Based on these considerations, my general assessment is that China should be understood primarily as a challenge to the European economy. This means that future developments will depend to a large extent on the actual behaviour of all European parties involved – with protectionism being neither a proper nor a useful avenue. These parties involve citizens as well as firms, trade unions and policy-makers. However, the process includes also the Chinese authorities in charge of macroeconomic stability, as China is currently playing a fundamental role in both the accumulation and financing of global external imbalances, and is considered equally important in view of the adjustment of such imbalances. This was recognised again at the recent IMF and World Bank Spring Meetings and reiterated in statements by the G7 and the International Monetary and Financial Committee – emphasising “that more flexibility in exchange rates is desirable for major countries or economic areas that lack such flexibility”.
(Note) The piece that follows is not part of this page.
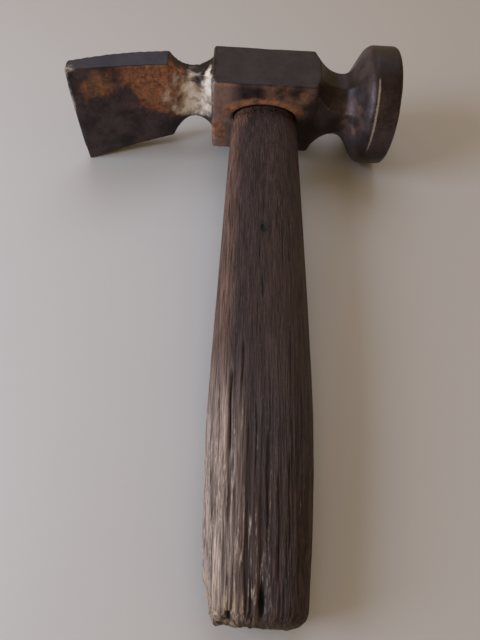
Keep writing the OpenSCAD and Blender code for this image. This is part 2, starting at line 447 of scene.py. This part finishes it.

Having said all this, it should come as no surprise to hear that, in recent years, the ECB and the Eurosystem have intensified both their analysis of China and their relations with the Chinese authorities. The ECB now has a well-established high-level policy dialogue with the People’s Bank of China. Both institutions have made considerable progress in terms of encouraging dialogue between staff, for instance through joint seminars, workshops, cooperation in the field of training and staff exchanges.
Only by having more exchanges and more discussions, like today’s conference, can we improve the understanding of China here in Europe, which in my view is paramount to dispelling fears and misconceptions.
Thank you very much for your attention.